[start]

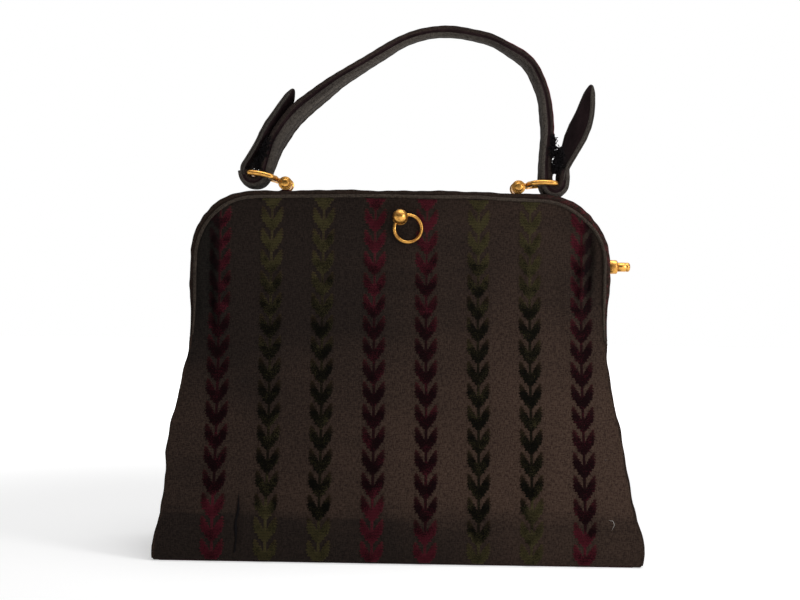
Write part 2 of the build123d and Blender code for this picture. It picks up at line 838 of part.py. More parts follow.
def strap_run(points, radii, tip_height):
    """A stretch of strap along a line, tapered to a leaf point below a tip height."""
    half = strap_width / 2
    with BuildPart() as run:
        with BuildSketch(Plane.XZ.offset(-handle_depth)):
            with BuildLine():
                FilletPolyline(*points, radius=radii)
            trace(line_width=strap_thickness)
        extrude(amount=half, both=True)
        for way in (-1, 1):
            edge = handle_depth + way * half
            with BuildSketch(Plane.XZ.offset(-edge)):
                with BuildLine():
                    FilletPolyline(*points, radius=radii)
                trace(line_width=strap_groove)
            extrude(amount=way * strap_groove_depth, mode=Mode.SUBTRACT)
        if tip_height:
            taper = tip_height - tail_taper
            tip_half = tail_tip_width / 2
            with BuildSketch(Plane.YZ):
                with BuildLine():
                    for way in (-1, 1):
                        Line((handle_depth, frame_top), (handle_depth + way * half, frame_top))
                        Line(
                            (handle_depth + way * half, frame_top),
                            (handle_depth + way * half, taper),
                        )
                        ThreePointArc(
                            (handle_depth + way * half, taper),
                            (
                                handle_depth + way * tail_bulge * half,
                                taper + tail_bulge_place * tail_taper,
                            ),
                            (handle_depth + way * tip_half, tip_height),
                        )
                        Line(
                            (handle_depth + way * tip_half, tip_height),
                            (handle_depth, tip_height),
                        )
                make_face()
            extrude(amount=base_half, both=True, mode=Mode.INTERSECT)
    return run.part


with BuildPart() as handle_strap:
    add(strap_run(strap_line, strap_radii, 0))
    add(strap_run(right_tail, [12, 60, 60], right_tail[-1][1]))
    add(strap_run(left_tail, [3.5, 20, 50, 60], left_tail[-1][1]))
keep(handle_strap.part, "handle_strap")

# Leaf chains: pairs of pointed leaves on a stem, raised from the cloth
column_places = [(index - (column_count - 1) / 2) * column_spacing for index in range(column_count)]
red_columns = [x for index, x in enumerate(column_places) if (index + 1) // 2 % 2 == 0]
green_columns = [x for index, x in enumerate(column_places) if (index + 1) // 2 % 2 == 1]
leaf_half = leaf_width / 2
leaf_low = -(leaf_pitch - leaf_gap) / 2
leaf_high = -leaf_low
leaf_points = [
    (0, leaf_low),
    (0.78 * leaf_half, -0.12 * leaf_pitch),
    (leaf_half, leaf_high - 0.4),
    (0.24 * leaf_half, -0.02 * leaf_pitch),
    (stem_width / 2, leaf_high),
]
leaf_outline = leaf_points + [(-x, y) for x, y in reversed(leaf_points[1:])]


def leaf_plane(x, height):
    """The plane that lies on the cloth under one leaf pair."""
    reach = leaf_pitch / 2
    rise = (face_depth(x, height + reach) - face_depth(x, height - reach)) / leaf_pitch
    across = (face_depth(x + reach, height) - face_depth(x - reach, height)) / leaf_pitch
    low = face_depth(x, height - reach)
    depth = low + rise * reach
    for share in (0.2, 0.4, 0.5, 0.6, 0.8):
        here = face_depth(x, height + (2 * share - 1) * reach)
        depth = max(depth, here - rise * (2 * share - 1) * reach)
    outward = Vector(-across, -1, -rise).normalized()
    start = Vector(x, -depth, height) + outward * pile_gap
    return Plane(origin=start, x_dir=(1, -across, 0), z_dir=outward)


def under_arch(x, height):
    """Whether a whole leaf pair lies inside the piping."""
    corner = frame_corner - piping_inset - piping_radius
    edge_x = frame_half - frame_corner
    edge_z = frame_top - frame_corner
    far_x = max(abs(x) + leaf_half - edge_x, 0)
    far_z = max(height + leaf_high - edge_z, 0)
    return sqrt(far_x**2 + far_z**2) < corner


def leaf_chains(columns, low, high):
    """Raised leaf chains on the given columns, between two heights."""
    with BuildPart() as chains:
        for x in columns:
            height = leaf_first
            while height + leaf_high < high(x):
                if height + leaf_low > low(x) and under_arch(x, height):
                    with BuildSketch(leaf_plane(x, height)):
                        with BuildLine():
                            Polyline(*leaf_outline, close=True)
                        make_face()
                height += leaf_pitch
        extrude(amount=pile_height)
    return chains.part


def bend_height(x):
    """Height of the bend on the outer cloth face."""
    return hinge_height + bend_rise - face_depth(x, hinge_height + bend_rise / 2)


def floor_limit(x):
    return 0.0


def arch_limit(x):
    return frame_top


def below_bend(x):
    return bend_height(x) + leaf_gap


def above_bend(x):
    return bend_height(x) + leaf_gap


for colour, columns in (("burgundy", red_columns), ("green", green_columns)):
    keep(leaf_chains(columns, floor_limit, below_bend), f"front_leaves_{colour}")
    keep(leaf_chains(columns, above_bend, arch_limit), f"top_leaves_{colour}")
    keep(behind(leaf_chains(columns, floor_limit, arch_limit)), f"back_leaves_{colour}")
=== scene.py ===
import math
import random

import bmesh
import bpy
import numpy as np
from bpy.props import FloatProperty, FloatVectorProperty, IntProperty, PointerProperty
from mathutils import Matrix, Vector


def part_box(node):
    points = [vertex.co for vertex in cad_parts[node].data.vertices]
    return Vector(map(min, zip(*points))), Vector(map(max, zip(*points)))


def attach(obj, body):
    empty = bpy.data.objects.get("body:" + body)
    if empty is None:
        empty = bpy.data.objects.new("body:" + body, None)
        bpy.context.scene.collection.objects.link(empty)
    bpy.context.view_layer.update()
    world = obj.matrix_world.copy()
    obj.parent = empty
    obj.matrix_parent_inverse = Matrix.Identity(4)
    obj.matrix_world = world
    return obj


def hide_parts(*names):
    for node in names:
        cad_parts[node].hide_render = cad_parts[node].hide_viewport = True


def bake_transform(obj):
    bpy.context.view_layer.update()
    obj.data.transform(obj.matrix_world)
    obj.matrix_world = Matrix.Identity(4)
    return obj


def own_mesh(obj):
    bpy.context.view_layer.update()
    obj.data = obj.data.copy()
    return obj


bl_info = {
    "name": "Frame Handbag",
    "version": (1, 0, 0),
    "blender": (4, 5, 0),
    "location": "View3D > Sidebar > Handbag",
    "description": "Dresses a cloth frame handbag with raised leaf chains, a strap handle and gilt fittings",
    "category": "Object",
}

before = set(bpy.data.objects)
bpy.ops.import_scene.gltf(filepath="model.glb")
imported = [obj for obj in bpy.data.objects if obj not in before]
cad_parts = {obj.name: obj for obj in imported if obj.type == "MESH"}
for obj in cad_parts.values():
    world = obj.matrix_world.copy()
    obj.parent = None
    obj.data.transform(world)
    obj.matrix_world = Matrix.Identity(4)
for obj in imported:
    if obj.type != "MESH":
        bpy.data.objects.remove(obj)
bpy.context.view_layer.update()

MM = 0.001
BODY = "bag_body"
FRONT_HALF = "front_frame_half"
FACES = (("front", 1), ("back", -1))
SIDES = (("left", -1), ("right", 1))


def cad_centre(node):
    """Middle of a CAD node's box."""
    low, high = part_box(node)
    return (low + high) / 2


# Shape of the body, as heights, half widths, half depths at the sides and extra depth at mid width
LEVEL_HEIGHT = np.array([0.0, 8.0, 27.0, 65.0, 118.0, 146.4, 158.0, 211.6]) * MM
LEVEL_HALF = np.array([139.0, 140.0, 136.25, 131.75, 124.1, 123.1, 123.1, 123.1]) * MM
LEVEL_SIDE = np.array([45.0, 45.0, 45.0, 32.26, 14.5, 8.5, 7.0, 7.0]) * MM
LEVEL_FULL = np.array([0.6, 0.6, 1.8, 3.6, 4.6, 5.4, 5.4, 0.25]) * MM
SOFTEN_REACH = 9 * MM
GUSSET_FOLD = np.array([0.4, 0.8, 3.0, 6.0, 9.0, 10.0, 10.0, 10.0]) * MM

# Frame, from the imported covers
FRAME_LOW, FRAME_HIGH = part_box("front_frame_cover")
FRAME_HALF = FRAME_HIGH.x
FRAME_TOP = FRAME_HIGH.z
LIMB_END = FRAME_LOW.z
COVER_FRONT = -FRAME_LOW.y
PARTING = -FRAME_HIGH.y
FLANGE_FRONT = COVER_FRONT - 0.4 * MM
FRAME_CORNER = 40 * MM
CLOTH_INSET = 1.3 * MM
COVER_END = 128 * MM
HINGE = cad_centre("right_hinge_rivet")
STUD = cad_centre("pull_stud")
LOCK = cad_centre("push_button")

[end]

(What to work on):
Return verbatim the lines that run from the line containing "for colour, columns" through the line containing "before = set(bpy.data.objects)", inclusive.

(Worked solution):
for colour, columns in (("burgundy", red_columns), ("green", green_columns)):
    keep(leaf_chains(columns, floor_limit, below_bend), f"front_leaves_{colour}")
    keep(leaf_chains(columns, above_bend, arch_limit), f"top_leaves_{colour}")
    keep(behind(leaf_chains(columns, floor_limit, arch_limit)), f"back_leaves_{colour}")
=== scene.py ===
import math
import random

import bmesh
import bpy
import numpy as np
from bpy.props import FloatProperty, FloatVectorProperty, IntProperty, PointerProperty
from mathutils import Matrix, Vector


def part_box(node):
    points = [vertex.co for vertex in cad_parts[node].data.vertices]
    return Vector(map(min, zip(*points))), Vector(map(max, zip(*points)))


def attach(obj, body):
    empty = bpy.data.objects.get("body:" + body)
    if empty is None:
        empty = bpy.data.objects.new("body:" + body, None)
        bpy.context.scene.collection.objects.link(empty)
    bpy.context.view_layer.update()
    world = obj.matrix_world.copy()
    obj.parent = empty
    obj.matrix_parent_inverse = Matrix.Identity(4)
    obj.matrix_world = world
    return obj


def hide_parts(*names):
    for node in names:
        cad_parts[node].hide_render = cad_parts[node].hide_viewport = True


def bake_transform(obj):
    bpy.context.view_layer.update()
    obj.data.transform(obj.matrix_world)
    obj.matrix_world = Matrix.Identity(4)
    return obj


def own_mesh(obj):
    bpy.context.view_layer.update()
    obj.data = obj.data.copy()
    return obj


bl_info = {
    "name": "Frame Handbag",
    "version": (1, 0, 0),
    "blender": (4, 5, 0),
    "location": "View3D > Sidebar > Handbag",
    "description": "Dresses a cloth frame handbag with raised leaf chains, a strap handle and gilt fittings",
    "category": "Object",
}

before = set(bpy.data.objects)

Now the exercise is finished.